Get this must-have guide for Colorado, featuring full-color photographs and information to help you identify rocks and minerals.
Identify and collect rocks and minerals with the perfect guide to the Centennial State! With this famous field guide by Dan R. Lynch and Bob Lynch, field identification is simple and informative. The book features comprehensive entries for 115 rocks and minerals, from common rocks to rare finds. That means you’re more likely to identify what you’ve found. The authors know rocks and took their own full-color photographs to depict the detail needed for identification―no more guessing from line drawings. The field guide’s easy-to-use format helps you to quickly find what you need to know and where to look.
Inside you’ll find:
Colorado Rocks & Minerals includes beautiful photography, relevant information, and the authors’ expert insights. With this book in hand, identifying and collecting is fun and informative!

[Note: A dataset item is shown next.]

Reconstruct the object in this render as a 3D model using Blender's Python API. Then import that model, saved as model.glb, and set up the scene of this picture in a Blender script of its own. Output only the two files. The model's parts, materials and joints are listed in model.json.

Dan R. Lynch has a degree in graphic design with emphasis on photography from the University of Minnesota Duluth. But before his love of the arts came a passion for rocks and minerals, developed during his lifetime growing up in his parents’ rock shop in Two Harbors, Minnesota. Combining the two aspects of his life seemed a natural choice and he enjoys researching, writing about, and taking photographs of rocks and minerals. Working with his father, Bob Lynch, a respected veteran of Lake Superior’s agate-collecting community, Dan spearheads their series of rock and mineral field guides―definitive guidebooks that help amateurs “decode” the complexities of geology and mineralogy. He also takes special care to ensure that his photographs compliment the text and always represent each rock or mineral exactly as it appears in person. He currently works as a writer and photographer in Madison, Wisconsin, with his beautiful wife, Julie. Bob Lynch is a lapidary and jeweler living and working in Two Harbors, Minnesota. He has been cutting and polishing rocks and minerals since 1973, when he desired more variation in gemstones for his work with jewelry. When he moved from Douglas, Arizona, to Two Harbors in 1982, his eyes were opened to Lake Superior’s entirely new world of minerals. In 1992, Bob and his wife Nancy, whom he taught the art of jewelry making, acquired Agate City Rock Shop, a family business founded by Nancy’s grandfather, Art Rafn, in 1962. Since the shop’s revitalization, Bob has made a name for himself as a highly acclaimed agate polisher and as an expert resource for curious collectors seeking advice. Now, the two jewelers keep Agate City Rocks and Gifts open year-round and are the leading source for Lake Superior agates, with more on display and for sale than any other shop in the country.
Hardness: 7 Streak: White
Environment: All environments
What to look for: Very abundant, light-colored, very hard crystals, masses, veins or pebbles
Size: Quartz ranges in size from masses the size of a basketball to crystal points smaller than a pea
Color: Colorless to white, gray, yellow to brown, purple, pink
Occurrence: Very common
Notes: Quartz is the single most abundant mineral on the planet, and it is absolutely essential for amateur and professional collectors alike to be able to identify quartz, recognize it in its various forms and understand its characteristics. Consisting of the elements silicon and oxygen (a combination called silica), quartz is generally colorless to white when very pure, but even small amounts of impurities can tint quartz any color. Well-formed quartz crystals are hexagonal (six-sided) and tipped with a point. Also known as “rock crystals,” these glassy crystals are common and frequently found within cavities in rocks. Particularly thin and steep crystals are called needle quartz, a name that reflects their shape. Although quartz crystals are not rare, they are not as common as quartz’s many other forms. Water-worn quartz pebbles are often found in rivers, while white quartz veins extend through rocks, and massive quartz fragments are strewn upon mountain roadsides. The most common quartz specimens are white or gray grains and masses in granite and other coarse-grained rocks. Identification of quartz is easy when you note its abundance, high hardness, six-sided crystal shape, and conchoidal fracture (when struck, circular cracks appear). It also produces a spark when chipped.
Where to Look: Quartz can be found virtually anywhere in Colorado, but particularly in the central portions of the state.